Ainsi, ce choix qui se double de celui de devenir une poubelle nucléaire, puisque, en réalité nous stockons de manière quasi définitive les déchets issus du retraitement (les réexpéditions aux clients sont en effet rarissimes) s’accompagne de la nécessité de réaliser des infrastructures traversant aujourd’hui les Pyrénées, demain les Alpes, et défigurant des sites admirables. Faut-il poursuivre dans cette voie, alors même que nos voisins sortent tous progressivement du nucléaire, nous contraignant ainsi à devenir leurs fournisseurs au moyen d’une technologie jugée par eux suffisamment dangereuse pour qu’il la rejette.

De l’inconscience irresponsable au débat indispensable.

La seconde remise en cause est celle de la maîtrise de l’énergie. Il était de bon ton, avant l’été, de stigmatiser l’abandon par la France de sa politique de maîtrise de l’énergie initiée en 1973 et de faire croire qu’il s’agissait à nouveau d’une priorité. Il n’en était rien, et la meilleure preuve en est la campagne publicitaire lancée par EDF au début de l’été.en faveur de la climatisation. La réalité est que tout est fait et a été fait pour encourager les Français à consommer le plus d’électricité possible.
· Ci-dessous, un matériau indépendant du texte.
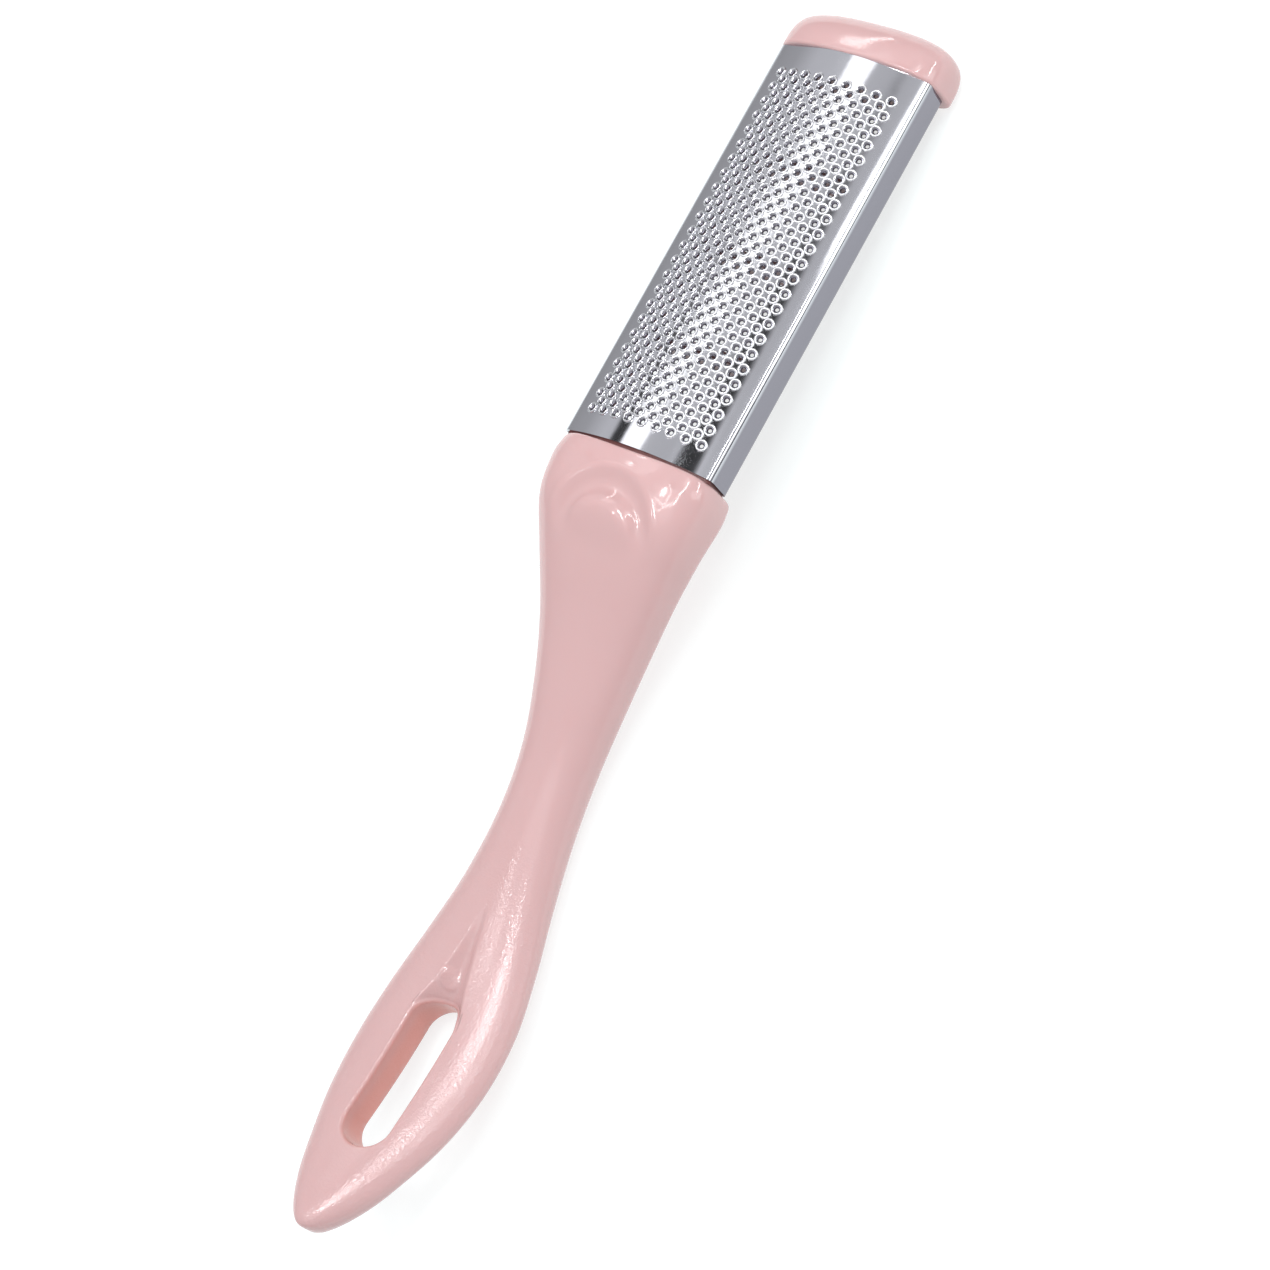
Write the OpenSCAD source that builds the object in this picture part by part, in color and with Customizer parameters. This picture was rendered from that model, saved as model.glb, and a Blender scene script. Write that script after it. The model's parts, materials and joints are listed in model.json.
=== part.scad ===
// Foot file: a crowned steel rasp plate on a moulded frame, with a curved handle that ends in a
// hanging eye, and a cap that closes the free end of the plate.
// The head is drawn flat first: x runs from the collar towards the cap, z = 0 is the crown of the
// plate and x = 0 is its rear edge. The whole tool is then tipped to lie on the cap and the grip.

/* [Rasp plate] */
// Length of the steel plate along the tool
plate_l = 79.6; // [60:0.1:110]
// Width over the folded sides
plate_w = 32; // [26:0.1:38]
// Height from the crown down to the folded-in lips
plate_h = 9.8; // [9:0.1:13]
// Radius of the crowned face
crown_r = 38.5; // [32:0.1:60]
// Thickness of the sheet
sheet_t = 0.4; // [0.3:0.05:0.6]
// Outer radius of the bend between the face and a side
bend_r = 1.4; // [1:0.1:2.2]
// Width of each lip folded in under the frame
lip_w = 2.4; // [1.5:0.1:3]

/* [Raised holes] */
// Distance between neighbouring holes, along and across
hole_pitch = 3; // [2.6:0.1:3.6]
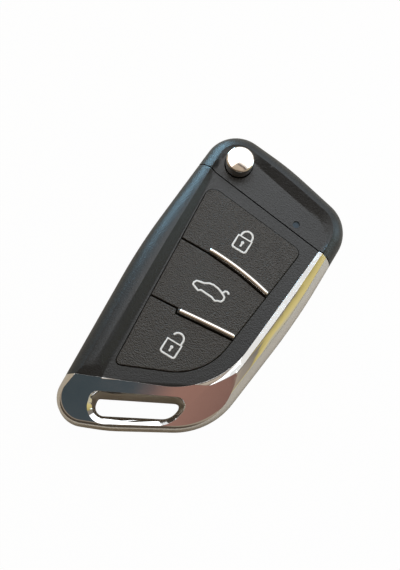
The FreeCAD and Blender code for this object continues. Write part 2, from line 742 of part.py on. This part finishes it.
def clip_positive():
    """Strap under the cell with a leg up to the board at each end."""
    x, y = CELL_CENTRE
    half = CLIP_WIDTH / 2
    inner = CELL_RADIUS + CLIP_GAP
    outer = inner + CLIP_THICK
    strap = box(x - half, x + half, y - outer, y + outer, CELL_Z - CLIP_THICK, CELL_Z)
    legs = [box(x - half, x + half, y - outer, y - inner, CELL_Z, BOARD_Z),
            box(x - half, x + half, y + inner, y + outer, CELL_Z, BOARD_Z)]
    return strap.fuse(legs).removeSplitter()


def clip_negative():
    """Bent leaf between the board and the middle of the cell."""
    x, y = CELL_CENTRE
    top, low = BOARD_Z, CELL_Z + CELL_THICK
    foot, bend = LEAF_FOOT
    touch, tip = LEAF_TOUCH
    side = [(foot, top), (bend, top), (touch, low + CLIP_THICK), (tip, low + CLIP_THICK),
            (tip, low), (touch - CLIP_THICK, low), (bend - CLIP_THICK, top - CLIP_THICK),
            (foot, top - CLIP_THICK)]
    wire = Part.makePolygon([V(x + a, y - LEAF_WIDTH / 2, z) for a, z in side + side[:1]])
    return Part.Face(wire).extrude(V(0, LEAF_WIDTH, 0))


def transponder_chip():
    x, y = TRANSPONDER_CENTRE
    length, width, height = TRANSPONDER_SIZE
    return box(x - length / 2, x + length / 2, y - width / 2, y + width / 2,
               BACK_WALL, BACK_WALL + height)


def case_screws():
    solids = []
    for x, y in SCREWS:
        seat = screw_seat((x, y))
        screw = cylinder((x, y), SCREW_HEAD_RADIUS, seat - SCREW_HEAD_THICK, seat)
        screw = screw.fuse(cylinder((x, y), SCREW_RADIUS, seat, SCREW_TIP))
        long, wide = DRIVE_LENGTH / 2, DRIVE_WIDTH / 2
        depth = seat - SCREW_HEAD_THICK + DRIVE_DEPTH
        cross = box(x - long, x + long, y - wide, y + wide, 0, depth)
        cross = cross.fuse(box(x - wide, x + wide, y - long, y + long, 0, depth))
        solids.append(screw.cut(cross))
    return Part.makeCompound(solids)


def save(name, shape):
    shape.exportStep("parts/" + name + ".step")


def main():
    os.makedirs("parts", exist_ok=True)
    whole = envelope()
    head_front, body_front = front_covers(whole)
    head_rear, body_rear = rear_covers(whole)
    save("head_front_cover", head_front)
    save("body_front_cover", body_front)
    save("head_rear_cover", head_rear)
    save("body_rear_cover", body_rear)
    save("chrome_frame", chrome_frame(whole))
    save("blade_hub", blade_hub())
    save("key_blade", key_blade())
    save("blade_pin", blade_pin())
    save("release_button_cap", release_cap())
    save("release_button_stem", release_stem())
    save("flip_spring", flip_spring())
    for name, key in keys().items():
        save(name + "_key", key)
        save(name + "_switch_plunger", plunger(name))
    save("lock_key_bar", bar(UPPER_BAR))
    save("trunk_key_bar", bar(LOWER_BAR))
    save("circuit_board", circuit_board())
    save("switch_bodies", switch_bodies())
    save("circuit_chips", circuit_chips())
    save("status_led", status_led())
    save("led_lens", led_lens())
    save("coin_cell", coin_cell())
    save("battery_clip_positive", clip_positive())
    save("battery_clip_negative", clip_negative())
    save("transponder_chip", transponder_chip())
    save("case_screws", case_screws())


main()
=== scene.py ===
"""Looks of the folding key fob: finishes for its CAD pieces, printed symbols, light and camera."""
import math

import bpy
from mathutils import Matrix, Vector


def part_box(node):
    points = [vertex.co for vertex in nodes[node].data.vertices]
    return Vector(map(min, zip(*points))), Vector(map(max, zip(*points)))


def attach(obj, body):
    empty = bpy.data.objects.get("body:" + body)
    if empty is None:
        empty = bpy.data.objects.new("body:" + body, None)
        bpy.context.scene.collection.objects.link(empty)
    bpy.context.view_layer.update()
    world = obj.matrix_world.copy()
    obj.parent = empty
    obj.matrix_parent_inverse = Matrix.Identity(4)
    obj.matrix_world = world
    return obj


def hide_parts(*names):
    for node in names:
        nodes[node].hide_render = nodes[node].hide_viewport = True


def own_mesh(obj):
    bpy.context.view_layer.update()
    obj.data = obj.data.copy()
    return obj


MM = 0.001

# Seam between head and body, along y = SEAM_Y + SEAM_SLOPE * x, in millimetres
SEAM_Y = 25.75
SEAM_SLOPE = -0.123
SEAM_GAP = 0.12
SEAM_REACH = 0.01
SEAM_DRAW = 0.08
HEAD_SIDE = 1
BODY_SIDE = -1

# Reworked copies of nodes: widths in millimetres, angles in degrees
WELD = 0.001
FRAME_EASE = 0.22
COVER_EASE = 0.14
FLAT_ANGLE = 0.3
SHARP_ANGLE = 48
SMOOTH_ANGLE = 36
COIL_ANGLE = 75
LARGE_FACE_WEIGHT = 80

# Printed lines: half width and height in millimetres, angle in degrees
PRINT_HALF_WIDTH = 0.23
PRINT_HEIGHT = 0.05
PRINT_ANGLE = 40

# Where a Mix node for colours takes its share and its two colours, and gives the result
MIX_SHARE = 0
MIX_UNDER = 6
MIX_OVER = 7
MIX_RESULT = 2

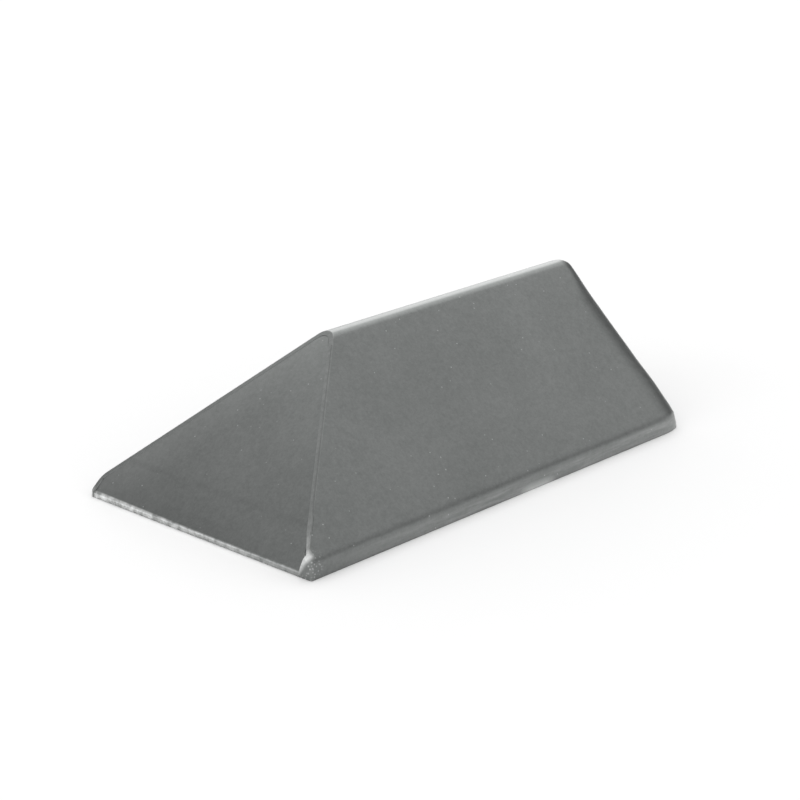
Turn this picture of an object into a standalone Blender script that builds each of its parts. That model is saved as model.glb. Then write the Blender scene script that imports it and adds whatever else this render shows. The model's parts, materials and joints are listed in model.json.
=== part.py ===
"""Weighted floor door stop.

A folded steel cover with a sloping nose plate stands over a cast iron block.
Two studs welded under the ridge pull the cover down on the block, a screwed
base plate closes the underside, and a ribbed rubber sole keeps it from sliding.

Frame: metres, +Z up, origin on the floor under the middle of the base.
The nose points to -X, the upright end to +X, and the ridge runs along X.
Left is the -Y side and right the +Y side. On the right hip the cover is trimmed
flush with the nose plate; on the left hip its edge stands a little proud.
"""
import math

import bmesh
import bpy
from mathutils import Matrix, Vector

# ---------------------------------------------------------------- driving sizes
LENGTH = 0.150          # overall, toe to upright end
WIDTH = 0.0855          # over the skirts
SHEET = 0.0010          # gauge of the folded cover and the nose plate
GAP = 0.0003            # working clearance between neighbouring pieces
RIM_Z = 0.0003          # the cover's rim hangs just clear of the floor

FLANK_SLOPE = math.radians(43.3)
BEND_Z = 0.0051         # height where flank and skirt would meet if unrounded
RIDGE_RADIUS = 0.0042   # outside radius of the ridge fold
SKIRT_RADIUS = 0.0030   # outside radius of the flank to skirt folds
END_RADIUS = 0.0067     # rounding all round the upright end

NOSE_SLOPE = math.radians(40.5)
LEFT_LIP_Z = 0.0060     # the left flank's edge stands this high at the toe

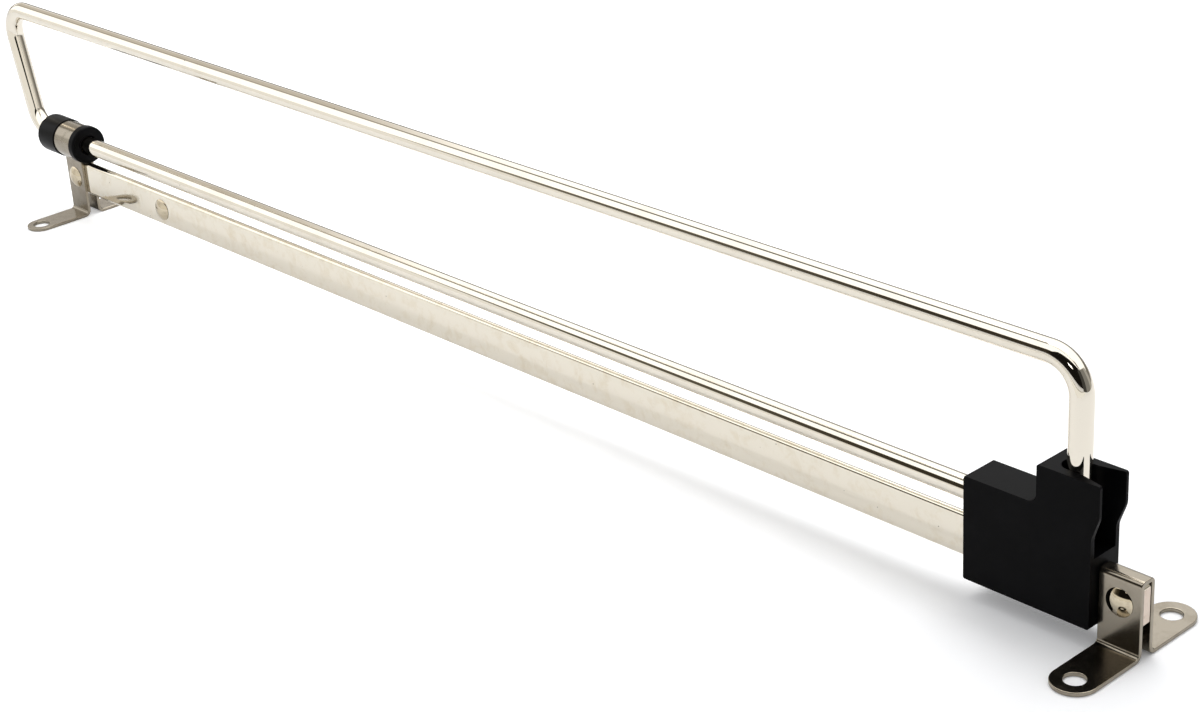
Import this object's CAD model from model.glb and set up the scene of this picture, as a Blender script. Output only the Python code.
"""Looks of the pull-out clothes rail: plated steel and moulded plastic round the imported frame.

Sizes of the pieces are millimetres, as on a maker's drawing, and become metres in the meshes.
X runs along the rail towards the end that pulls out, Z up from the feet, and Y across.
"""

import logging
import math
from dataclasses import dataclass
from enum import Enum

import bmesh
import bpy
import numpy as np
from mathutils import Matrix, Vector


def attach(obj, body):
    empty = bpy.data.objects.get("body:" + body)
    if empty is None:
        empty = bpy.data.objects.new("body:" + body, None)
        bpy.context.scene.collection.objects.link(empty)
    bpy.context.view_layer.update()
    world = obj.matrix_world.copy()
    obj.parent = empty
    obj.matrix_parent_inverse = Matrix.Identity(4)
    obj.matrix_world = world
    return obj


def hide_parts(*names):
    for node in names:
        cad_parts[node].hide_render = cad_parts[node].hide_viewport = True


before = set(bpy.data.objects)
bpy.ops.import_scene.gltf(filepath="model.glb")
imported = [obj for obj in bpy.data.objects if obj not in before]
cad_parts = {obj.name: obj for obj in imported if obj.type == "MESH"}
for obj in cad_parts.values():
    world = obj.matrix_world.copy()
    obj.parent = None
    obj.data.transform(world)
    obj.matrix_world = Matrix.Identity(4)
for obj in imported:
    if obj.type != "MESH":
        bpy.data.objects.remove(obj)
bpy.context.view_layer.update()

MM = 0.001
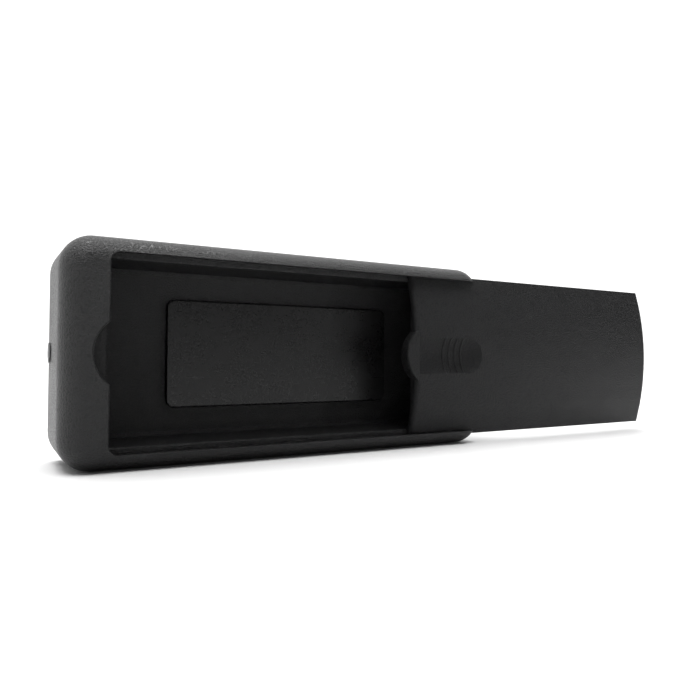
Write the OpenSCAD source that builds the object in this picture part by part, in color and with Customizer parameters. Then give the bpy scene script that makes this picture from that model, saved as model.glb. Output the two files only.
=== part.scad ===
// Magnetic key case with a sliding cover, standing on one long side.
//
// The case is drawn lying on its back: x runs along its length, y across its width and z up from
// the back to the front. stand() then turns it up on one long side, so that the front faces -Y.
// The origin is the middle of the long side that the case stands on.

/* [Case] */
// Length of the case
case_length = 123; // [108:1:148]
// Width across the front, which is the height when it stands on its side
case_width = 54; // [50:1:66]
// Depth from the front to the magnetic back
case_depth = 25; // [24:0.5:32]
// Corner radius seen from the front
corner_r = 7.5; // [7:0.5:9]
// Radius that rounds the front edges
front_r = 6.5; // [4:0.5:7]
// Radius that rounds the back edges
back_r = 1.2; // [0.6:0.1:2]
// Thickness of the long walls beside the cover's groove
side_wall = 2.85; // [2.4:0.05:3.6]
// Thickness of the wall at the open end
end_wall = 2.2; // [1.6:0.1:3]
// Flat land between the closed end and the opening
land_length = 10.5; // [9.5:0.5:14]

/* [Compartment] */
// Height of the compartment floor above the back
floor_height = 8.5; // [8.5:0.25:10]
// Thickness of the plastic under the floor
floor_wall = 2.2; // [1.6:0.1:3]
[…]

A titre d’exemple, la disposition de la loi sur l’air prévoyant la limitation des publicités favorisant la consommation énergétique n’a jamais eu l’honneur d’un décret d’application. Aussi, entendre le ministre inviter les Français au civisme en limitant leur consommation énergétique avait quelque chose à la fois de pathétique et de déplacé. Désormais, la réduction des consommations devra devenir une réalité et un objectif politique.

Dès lors, le débat doit s’ouvrir, et nos concitoyens doivent y participer, pour permettre une réorientation indispensable et préalable à toute décision de poursuite du nucléaire :

Les partis traditionnels et le gouvernement doivent le comprendre et l’admettre, l’indépendance énergétique de la France n’est pas qu’un enjeu technologique ou économique, c’est aussi un choix de société et un pari démocratique. Une nouvelle voie politique doit être choisie, c’est une des leçons des difficultés et drames vécus cet été.